After the first wave of the mass movement was over the Stalinists foisted on an unwilling public a campaign of unity. It was really a cleverly designed campaign in support of the imperialist war.
“Behind the national demand for a National Government,” declares the Manifesto of the Communist Party of India (People’s War, October 4, 1942), “is growing the All-National Front of the Indian people, from Sir T.B. Sapru on the right, of the Communist Party on the left, embracing Merchants’ Chambers, trade unions, Kisan Sabhas, students’ organizations – all desiring Congress-League unity to be the axis of our national united front.”
The Stalinists are trying to ignore the class struggle by asking the capitalists in the Merchants’ Chambers to unite with the workers in the trade unions, the zamindars in the Muslim League with the peasants in the Kisan Sabhas. The exploited workers and peasants are asked to support the exploiters – he capitalists and the landlords, for the purpose of building an “All-National Front” which is to be guarded for British imperialism by Sir R.B. Sapru on the Right and P.C. Joshi and his cheer-leaders on the Left.
The workers are reminded that “to keep up production is their patriotic duty”! The peasant is asked to build the “unity of the village, to keep off anarchy and keep the peace.” He is to cooperate with the merchants and landlords for the purpose of controlling “food prices and solving other problems.” The Stalinists want unity in the village between the peasant masses and the landlord-exploiters. They are asking the peasants to preserve the “peace in the village,” that imperialist peace which is responsible for their misery, that peace which has driven them to the verge of revolt. This is their solution for the accumulated ills of the peasantry – of chronic indebtedness, of land hunger, of exorbitant rents, of extortionate interest rates, and of all the burden of heavy taxes. The Stalinists refuse to admit that it is these very causes that are driving the peasantry to revolt against the government and the existing social order. The Stalinists cannot read the signs of the times. The question is not one of “preserving the peace” and “keeping off anarchy from the village” but one of fanning the flames of the scattered peasant revolts to a mighty conflagration, a nation-wide peasant rebellion.
It is the task of the party of the working class to give a leadership to these scattered peasant revolts by actually participating in them. In the present phase of the struggle, that is the only concrete method of demonstrating to the peasant masses the leadership of the working class in the bourgeois-democratic stage of revolution, and the only method of ousting the Congress bourgeoisie from the leadership of the masses which, in fact, they hold today.
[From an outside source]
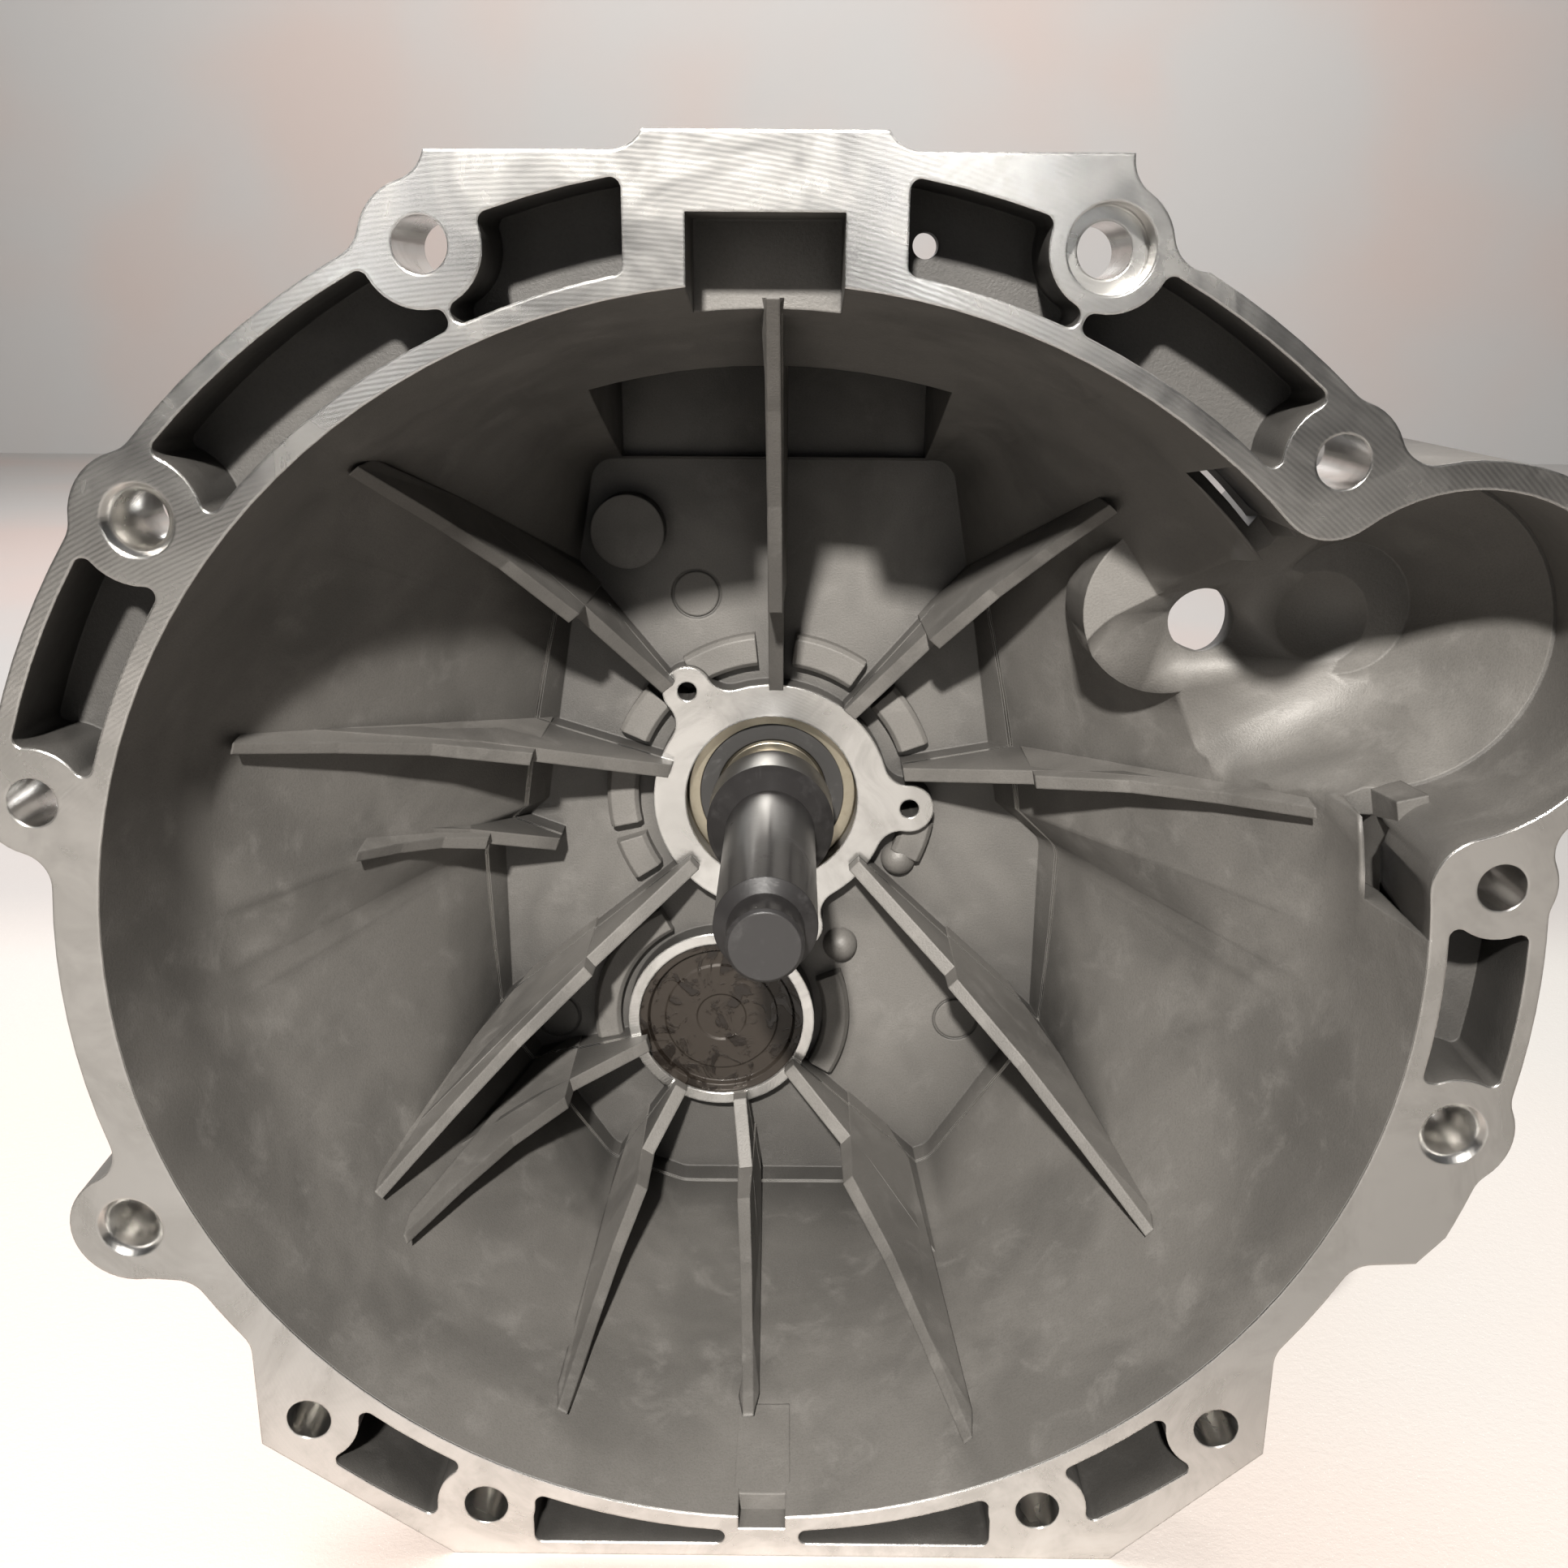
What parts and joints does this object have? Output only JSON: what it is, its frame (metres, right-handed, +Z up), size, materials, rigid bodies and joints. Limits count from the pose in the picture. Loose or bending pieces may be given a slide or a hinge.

If the working class leads these peasant revolts, then its leadership of the petty bourgeois masses will be established. Once this leadership is provided to the peasant masses in active rebellion, the bourgeois-democratic revolution will commence and the overthrow of British imperialism will be assured. The revolution once commenced will proceed to its logical conclusion of a proletarian revolution till it establishes the dictatorship of the working class with the support of the peasant masses and the international proletariat.
The Stalinists are carrying on a chauvinist campaign of the worst type. “Chittagong has been bombed. Indian houses have gone up in smoke” howls the Stalinist weekly (People’s War, November 1, 1942). “The invader has drawn Indian blood on Indian soil,” it weeps. They are, however, silent on the machine-gunning of the peasantry in Bihar by British airplanes. Their propaganda is racial, anti-Japanese and pro-British. There is not a trace of anti-imperialist propaganda in it, not even against Japanese imperialism. The present mass struggle is condemned. “The Communist party sets its face boldly against the present campaign,” writes P. C. Joshi (People’s War, November 29, 1942). No boldness was necessary to take shelter under British imperialist bayonets; only cowardice and treachery were necessary to join the camp of the imperialist against the masses in revolt. The Stalinists of India have displayed that their backbones are as supple as their principles. Their publications and speeches display a welter of confusion and contradiction between their professions and their practice. Their campaign for unity narrowed down to a demand to get permission for Mr. Rajagopalachari to see Mr. Gandhi. That is the sum total of Stalinist strategy in this struggle.
The Stalinists have helped British Imperialism to win the first round in the struggle, by betraying the trust and confidence the masses had in them. By their perfidy they have lost the confidence of the masses in India. Mr. Joshi wants the world to believe that the position of the Communist Party of India among the masses is stronger today when he says “If this were a real national struggle, it should have blown our party sky-high ... We should not have grown stronger but become extinct.” (People’s War, idem) Mr. Joshi and his henchmen in the CP of India should realize that the Communist Party is extinct as a working class party. A political party which ranges itself with the imperialists when a violent mass struggle is raging in the country for the overthrow of the established government has forfeited all right to call itself a party of the masses, certainly to call itself the party of the revolutionary working class. Mr. Joshi goes on to pat himself on the back, “Hundreds of disillusioned Congress workers are coming to us for lead and guidance.” (People’s War, idem) That, perhaps, is true. Hundreds of the petty bourgeois youth disillusioned with the bourgeois leadership of the movement are looking round for “lead and guidance.” But the Stalinists can lead them only to the camp of British imperialism, guide them to the feudal organization of Mr. Jinnah. No honest politically conscious Congress worker will drift into the camp of the agents of imperialism in India unless he is weary and desires rest, ease and comfort under the protection of British bayonets. The CP of India has been legalized and it is allowed to work in the open because its leaders have agreed to become the willing tools of Whitehall. The Stalinists are working for a united front in support of British imperialism. The major part of the front is already in operation. The Muslim League, the Hindu Maha Sabha, the Liberal Federation, the Royists and the Stalinists are already in the camp. They are making frantic efforts to bring the Congress – he nationalist bourgeoisie – into this camp. Perhaps they will succeed. But on the day they succeed in bringing the Congress into the “United National Front” in support of British imperialism the masses will not be under the Congress banner. Let Mr. Joshi understand that the Congress is not the only organization that stood and still stands for this struggle.